Título: Legalmente, não há casos comprovados
Autor: Herton Escobar
Fonte: O Estado de São Paulo, 07/05/2006, Vida&, p. A26

Mesmo o exemplo mais citado, o da jararaca, não é certeza de biopirataria

O exemplo mais citado de biopirataria no Brasil - o do veneno da jararaca que virou medicamento contra hipertensão - não é biopirataria coisa nenhuma, segundo o próprio autor brasileiro da pesquisa. "O que aconteceu foi bioestupidez", diz o médico Sérgio Henrique Ferreira, do Departamento de Farmacologia da Faculdade de Medicina de Ribeirão Preto, da USP.

Na década de 60, ele descobriu um grupo de moléculas no veneno da jararaca que induz hipotensão (inverso da hipertensão). Os trabalhos foram publicados em revistas científicas e o conhecimento, aproveitado pelo laboratório Squibb para criar o medicamento Captopril, comercializado até hoje no mundo todo. "Ninguém roubou nada do Brasil, isso tem de ficar claríssimo", diz Ferreira. A estupidez, segundo ele, é não saber aproveitar, aqui mesmo, o conhecimento científico produzido no País.

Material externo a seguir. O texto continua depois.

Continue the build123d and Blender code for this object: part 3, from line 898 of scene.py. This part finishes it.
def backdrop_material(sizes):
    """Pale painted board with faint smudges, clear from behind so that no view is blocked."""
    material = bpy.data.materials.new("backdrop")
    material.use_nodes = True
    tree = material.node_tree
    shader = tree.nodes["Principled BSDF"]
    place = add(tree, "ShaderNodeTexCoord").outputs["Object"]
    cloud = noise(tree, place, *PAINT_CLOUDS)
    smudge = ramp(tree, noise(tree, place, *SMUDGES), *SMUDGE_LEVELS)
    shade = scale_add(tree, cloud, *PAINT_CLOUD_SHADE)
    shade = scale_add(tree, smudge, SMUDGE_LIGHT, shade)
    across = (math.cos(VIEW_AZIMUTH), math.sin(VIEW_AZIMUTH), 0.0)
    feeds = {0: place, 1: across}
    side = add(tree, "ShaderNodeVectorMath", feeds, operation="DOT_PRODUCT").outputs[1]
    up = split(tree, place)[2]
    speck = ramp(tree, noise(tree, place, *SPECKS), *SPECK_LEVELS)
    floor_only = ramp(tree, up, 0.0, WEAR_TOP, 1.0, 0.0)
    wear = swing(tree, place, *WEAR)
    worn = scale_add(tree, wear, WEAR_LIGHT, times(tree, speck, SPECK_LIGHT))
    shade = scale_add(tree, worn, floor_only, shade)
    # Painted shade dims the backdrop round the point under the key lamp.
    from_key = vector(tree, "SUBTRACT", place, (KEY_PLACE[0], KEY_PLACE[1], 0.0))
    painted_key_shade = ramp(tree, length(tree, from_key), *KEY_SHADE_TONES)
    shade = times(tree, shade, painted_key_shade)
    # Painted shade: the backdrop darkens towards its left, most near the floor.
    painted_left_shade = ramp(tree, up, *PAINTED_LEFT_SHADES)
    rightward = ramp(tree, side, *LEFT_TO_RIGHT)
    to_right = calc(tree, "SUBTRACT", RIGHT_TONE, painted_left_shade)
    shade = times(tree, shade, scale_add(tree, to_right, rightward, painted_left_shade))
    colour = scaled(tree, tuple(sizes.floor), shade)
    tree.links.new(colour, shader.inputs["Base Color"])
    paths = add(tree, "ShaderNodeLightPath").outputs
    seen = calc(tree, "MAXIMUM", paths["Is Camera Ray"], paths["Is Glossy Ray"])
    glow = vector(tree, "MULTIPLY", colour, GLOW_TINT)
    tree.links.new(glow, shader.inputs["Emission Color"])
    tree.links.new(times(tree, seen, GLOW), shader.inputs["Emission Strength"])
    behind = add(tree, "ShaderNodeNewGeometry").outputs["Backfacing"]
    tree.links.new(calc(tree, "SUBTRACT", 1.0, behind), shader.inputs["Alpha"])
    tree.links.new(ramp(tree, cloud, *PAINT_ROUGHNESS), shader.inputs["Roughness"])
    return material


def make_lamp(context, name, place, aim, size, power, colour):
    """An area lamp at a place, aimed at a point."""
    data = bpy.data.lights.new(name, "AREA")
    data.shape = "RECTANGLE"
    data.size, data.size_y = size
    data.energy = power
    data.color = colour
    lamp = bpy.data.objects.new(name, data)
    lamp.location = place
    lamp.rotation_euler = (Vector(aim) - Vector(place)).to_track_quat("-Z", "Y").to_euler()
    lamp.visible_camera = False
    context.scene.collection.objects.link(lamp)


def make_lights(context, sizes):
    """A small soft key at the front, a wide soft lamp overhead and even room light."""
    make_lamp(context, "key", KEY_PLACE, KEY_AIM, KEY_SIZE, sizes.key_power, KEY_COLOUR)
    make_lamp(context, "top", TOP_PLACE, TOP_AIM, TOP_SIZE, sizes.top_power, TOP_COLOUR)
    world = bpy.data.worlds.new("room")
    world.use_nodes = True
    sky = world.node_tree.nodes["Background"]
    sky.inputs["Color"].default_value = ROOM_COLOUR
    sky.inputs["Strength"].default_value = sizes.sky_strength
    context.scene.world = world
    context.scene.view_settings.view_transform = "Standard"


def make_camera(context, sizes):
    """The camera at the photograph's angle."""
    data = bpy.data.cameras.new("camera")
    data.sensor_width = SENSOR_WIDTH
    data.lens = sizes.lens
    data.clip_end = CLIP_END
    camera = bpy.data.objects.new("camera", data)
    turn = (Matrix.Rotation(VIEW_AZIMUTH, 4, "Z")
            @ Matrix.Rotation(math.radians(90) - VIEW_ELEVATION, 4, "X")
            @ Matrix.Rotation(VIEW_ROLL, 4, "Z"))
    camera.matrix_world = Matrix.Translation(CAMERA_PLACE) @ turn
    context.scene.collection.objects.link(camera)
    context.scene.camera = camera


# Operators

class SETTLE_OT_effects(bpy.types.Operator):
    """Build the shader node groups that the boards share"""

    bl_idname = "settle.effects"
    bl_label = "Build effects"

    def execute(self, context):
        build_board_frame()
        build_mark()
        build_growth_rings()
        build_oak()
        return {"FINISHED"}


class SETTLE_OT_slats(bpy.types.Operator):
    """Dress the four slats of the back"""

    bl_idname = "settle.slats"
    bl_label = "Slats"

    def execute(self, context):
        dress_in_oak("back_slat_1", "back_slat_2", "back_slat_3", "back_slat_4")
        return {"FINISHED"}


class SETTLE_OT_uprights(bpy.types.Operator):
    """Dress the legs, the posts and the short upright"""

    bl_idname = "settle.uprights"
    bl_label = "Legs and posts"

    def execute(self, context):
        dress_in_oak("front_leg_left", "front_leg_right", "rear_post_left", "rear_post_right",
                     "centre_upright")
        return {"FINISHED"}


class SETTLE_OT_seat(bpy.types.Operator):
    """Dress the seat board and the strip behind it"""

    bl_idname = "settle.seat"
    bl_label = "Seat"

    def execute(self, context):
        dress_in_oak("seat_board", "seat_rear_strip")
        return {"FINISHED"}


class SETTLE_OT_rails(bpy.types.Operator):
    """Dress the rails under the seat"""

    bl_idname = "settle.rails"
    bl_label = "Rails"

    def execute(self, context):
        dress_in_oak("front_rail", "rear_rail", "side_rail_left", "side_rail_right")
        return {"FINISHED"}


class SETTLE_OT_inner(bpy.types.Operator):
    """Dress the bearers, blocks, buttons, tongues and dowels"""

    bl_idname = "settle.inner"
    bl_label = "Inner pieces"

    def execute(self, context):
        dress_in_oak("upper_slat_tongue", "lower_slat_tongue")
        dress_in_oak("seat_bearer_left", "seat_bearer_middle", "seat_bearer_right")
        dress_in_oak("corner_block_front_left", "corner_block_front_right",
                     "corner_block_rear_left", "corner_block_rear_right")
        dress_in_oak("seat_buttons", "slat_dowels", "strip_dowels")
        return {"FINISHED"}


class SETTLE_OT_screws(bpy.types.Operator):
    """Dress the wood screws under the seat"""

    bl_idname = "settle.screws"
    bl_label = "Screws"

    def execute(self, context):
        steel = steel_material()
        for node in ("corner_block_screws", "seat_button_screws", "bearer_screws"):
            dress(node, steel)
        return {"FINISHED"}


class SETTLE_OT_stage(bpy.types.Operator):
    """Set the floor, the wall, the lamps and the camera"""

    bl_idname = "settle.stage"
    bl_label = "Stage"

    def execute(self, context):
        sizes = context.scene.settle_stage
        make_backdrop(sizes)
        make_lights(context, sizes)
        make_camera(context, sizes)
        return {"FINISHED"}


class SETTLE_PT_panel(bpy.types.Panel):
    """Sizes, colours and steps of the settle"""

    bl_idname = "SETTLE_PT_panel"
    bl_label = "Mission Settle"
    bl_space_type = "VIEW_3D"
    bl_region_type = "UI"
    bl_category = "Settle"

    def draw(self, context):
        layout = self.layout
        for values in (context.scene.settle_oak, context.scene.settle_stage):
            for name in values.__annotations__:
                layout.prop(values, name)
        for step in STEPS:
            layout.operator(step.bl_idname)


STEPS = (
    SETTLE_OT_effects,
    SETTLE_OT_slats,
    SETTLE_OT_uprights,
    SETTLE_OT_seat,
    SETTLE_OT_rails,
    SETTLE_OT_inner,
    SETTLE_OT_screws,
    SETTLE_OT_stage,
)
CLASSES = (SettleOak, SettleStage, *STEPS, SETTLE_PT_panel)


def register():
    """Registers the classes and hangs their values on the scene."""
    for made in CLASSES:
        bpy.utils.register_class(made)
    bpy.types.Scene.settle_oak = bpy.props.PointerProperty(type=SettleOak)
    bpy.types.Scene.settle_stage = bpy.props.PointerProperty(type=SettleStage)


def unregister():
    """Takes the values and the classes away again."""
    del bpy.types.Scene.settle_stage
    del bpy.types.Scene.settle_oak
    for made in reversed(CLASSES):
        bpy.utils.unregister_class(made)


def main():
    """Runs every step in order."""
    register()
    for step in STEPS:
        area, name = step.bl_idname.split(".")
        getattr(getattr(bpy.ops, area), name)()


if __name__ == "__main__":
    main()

A caracterização da biopirataria é ambígua. Em seu conceito mais estrito, ela se refere especificamente ao uso dos recursos genéticos (genes, proteínas e outras moléculas codificadas pelo DNA) da biodiversidade de um país para o desenvolvimento de produtos, como medicamentos e cosméticos, em outros países. Sem uso dos recursos genéticos, portanto, não haveria crime.

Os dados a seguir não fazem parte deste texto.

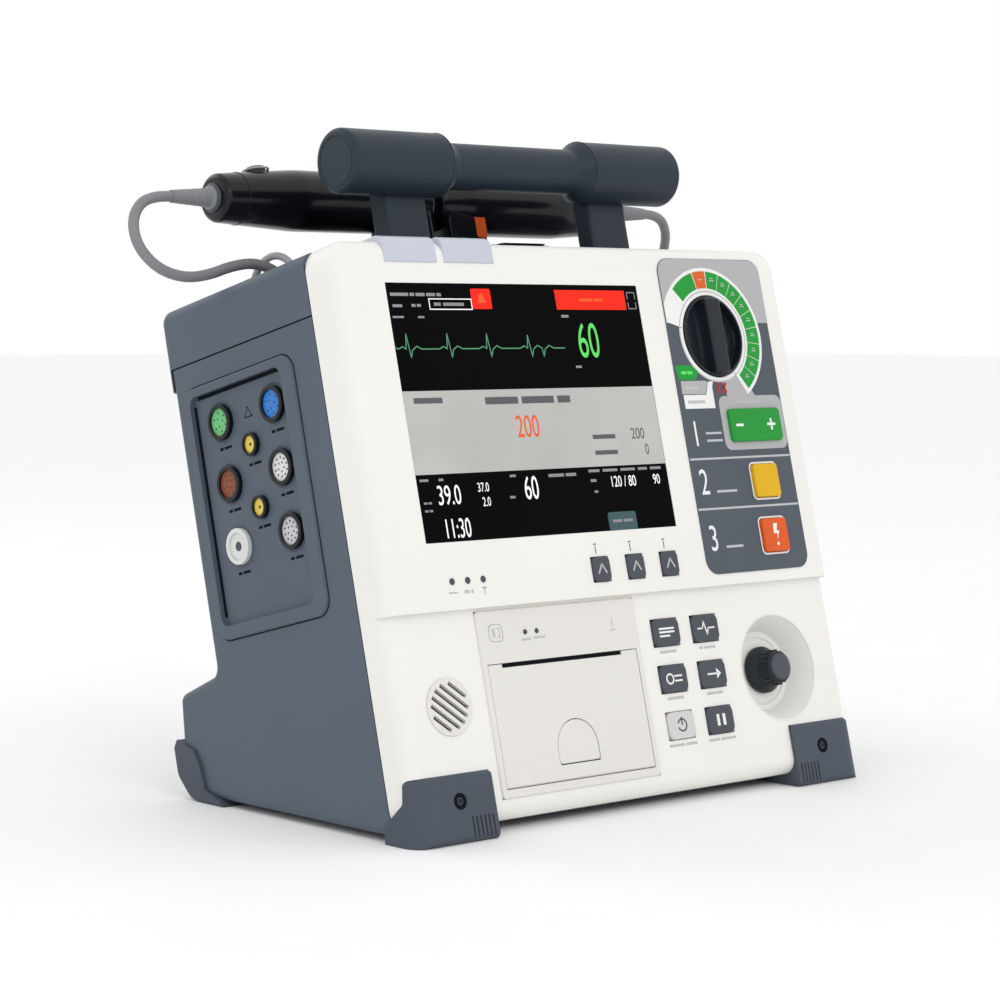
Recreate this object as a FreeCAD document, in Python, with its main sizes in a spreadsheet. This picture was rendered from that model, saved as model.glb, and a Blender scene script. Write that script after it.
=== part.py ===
import FreeCAD, Part
import math
import os
import re

# Defibrillator and patient monitor with two hand paddles on its lid.
# The casing leans back, so every piece is drawn upright, in the casing's own axes, and then leaned:
# X runs to the right, Y runs from the front panel into the casing, Z runs up the front panel.
# The zero point is the front plane of the upper panel, at the height of the screen's top edge.

Vector = FreeCAD.Vector

DIMENSIONS = {
    # casing
    "leanAngle": 14.0, "restDepth": -42.0, "restHeight": 263.92,
    "halfWidth": 156.6, "bezelTop": 22.0, "bezelDepth": 22.0, "bezelWall": 3.0, "stepHeight": -161.0,
    "lowerFront": 4.0, "bezelBottom": -263.0, "cornerRound": 13.0, "frontRound": 8.0,
    "lidSeam": -11.0, "lidTop": 20.0, "lidRear": 146.0, "lidLip": -22.0, "lidRound": 7.0,
    "bodyRear": 142.0, "bulgeTop": -168.0, "bulgeRear": 180.0, "casingWall": 3.0,
    "groundFront": -272.0, "groundSlope": 0.24933, "underGap": 3.1,
    # display and lamps
    "screenLeft": -126.8, "screenRight": 44.2, "screenBottom": -128.1, "glassThick": 2.0,
    "lampLow": 10.5, "lampHigh": 24.5, "lampDepth": 15.0,
    # control strip
    "overlayLeft": 61.7, "overlayRight": 140.5, "overlayTop": 15.0, "overlayBottom": -155.0,
    "overlayThick": 0.5, "overlayRound": 8.0,
    "dialAcross": 95.4, "dialHeight": -27.5, "dialRadius": 22.0, "dialGap": 0.4, "dialProud": 1.6,
    "dialDeep": 9.0, "dialRim": 1.4, "dialLip": 1.5,
    "gripHalfWide": 5.5, "gripProud": 5.2, "scoopAcross": 13.5, "scoopRadius": 8.0, "shaftRadius": 3.9,
    "rockerAcross": 115.8, "rockerHeight": -76.4, "rockerLong": 40.0, "rockerTall": 18.0,
    "chargeAcross": 116.8, "chargeHeight": -106.9, "shockAcross": 116.4, "shockHeight": -136.6,
    "buttonWide": 19.0, "buttonTall": 18.0, "buttonProud": 2.5,
    "softWide": 12.0, "softTall": 12.5, "softHeight": -147.2, "softFirst": -14.8, "softPitch": 24.5,
    "softProud": 1.2, "keyGap": 0.3, "flangeLip": 1.5, "flangeThick": 1.4,
    # lower panel
    "functionWide": 19.0, "functionTall": 14.0, "functionFirst": 27.0, "functionPitch": 29.0,
    "functionTop": -182.0, "functionDrop": 24.0, "functionProud": 1.4, "functionRound": 3.4,
    "dishAcross": 106.9, "dishHeight": -206.6, "dishRadius": 28.0, "dishFloor": 17.3,
    "dishFloorRadius": 21.0, "navRadius": 12.5, "navCap": 8.5, "navShaft": 2.9, "navBore": 2.95,
    "speakerAcross": -125.1, "speakerHeight": -206.2, "speakerRadius": 14.0,
    "slotPitch": 3.9, "slotWide": 2.0, "slotTilt": 38.0,
    # strip printer
    "printerLeft": -100.8, "printerRight": 7.3, "printerTop": -162.3, "printerBottom": -253.5,
    "printerFront": 3.0, "printerRear": 56.0, "doorLeft": -97.7, "doorRight": 3.8,
    "doorTop": -188.5, "doorBottom": -249.2, "doorGap": 0.35, "doorThick": 2.6, "hingeDepth": 4.5,
    "hingeHeight": -247.6, "latchAcross": -46.6, "latchWide": 27.0, "latchBottom": -240.8,
    "latchTop": -219.7, "rollRadius": 19.0, "rollDepth": 33.0, "rollHeight": -222.0, "rollWide": 80.0,
    "platenRadius": 4.0, "platenDepth": 12.0, "platenHeight": -196.0,
    # measuring module in the left wall
    "moduleFront": 42.0, "moduleRear": 133.0, "moduleTop": -24.0, "moduleBottom": -153.0,
    "plateFront": 51.6, "plateRear": 128.0, "plateTop": -28.7, "plateBottom": -146.0,
    "moduleProud": 1.4, "moduleRound": 9.0, "plateDeep": 1.6, "socketRadius": 9.2, "jackRadius": 6.0,
    # carry handle
    "gripDepth": 36.0, "gripHeight": 71.5, "gripRadius": 16.5, "gripWaist": 12.0, "gripHalf": 115.0,
    "gripStep": 50.0, "gripTaper": 43.0, "gripEnd": 3.0,
    "postInner": 57.6, "postOuter": 85.2, "postFront": 38.0, "postRear": 51.0,
    # paddles
    "paddleDepth": 104.0, "paddleHeight": 70.5, "paddleEnd": 142.0, "paddleStart": 2.5,
    "footprintInner": 4.0, "footprintOuter": 60.0, "footprintFront": 64.0, "footprintRear": 142.0,
    "trayFloor": 2.0, "plateThick": 2.0, "housingTop": 40.0, "neckInner": 6.0, "neckOuter": 32.0,
    "thumbAcross": 112.0, "bootEnd": 168.0, "leadDiameter": 5.5, "glandAcross": 100.0,
    # feet
    "footInner": 107.0, "footOuter": 158.6, "footFront": 2.1, "footTop": -238.0,
    "footRound": 12.0, "screwAcross": 129.0, "screwHeight": -251.0,
}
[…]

Em uma perspectiva mais ampla, porém, a biopirataria pode ser caracterizada como qualquer uso ou apropriação não autorizada dos recursos biológicos de um país. Isso incluiria o tráfico de animais silvestres e até o registro de marcas com o nome de frutas brasileiras, como ocorreu com o cupuaçu no Japão.

"É importante que o conceito seja amplo, para abranger todas as situações", diz Eduardo Vélez, secretário-executivo do Conselho de Gestão do Patrimônio Genético (CGEN), do Ministério do Meio Ambiente. Por isso, segundo ele, o projeto de lei que está sendo criado para tratar do assunto não trará, ainda, uma definição legal de biopirataria.

O caso do Captopril, segundo Vélez, é anterior à lei nacional de acesso aos recursos genéticos (MP 2.186, de 2001) , o que dificulta sua caracterização como biopirataria. "Legalmente não é, mas, moralmente, é", diz. Mesmo que nada tenha sido roubado do País, segundo ele, o correto seria que parte dos lucros do Captopril fosse dividido com o Brasil, pelo fato do princípio da droga ser originário de uma espécie da fauna brasileira.

Outros exemplos "morais" seriam o perfume Chanel nº 5, que utiliza um extrato do pau-rosa da Amazônia, e várias patentes já registradas sobre usos e produtos derivados de frutas e plantas que ocorrem no País.

Legalmente, porém, não é possível apontar um único caso comprovado de biopirataria da biodiversidade brasileira. Para isso, segundo Vélez, seria necessário provar que o recurso biológico veio mesmo do Brasil (e não de algum outro país) e que a patente foi registrada depois da lei de 2001. "Estamos levantando essas informações", disse.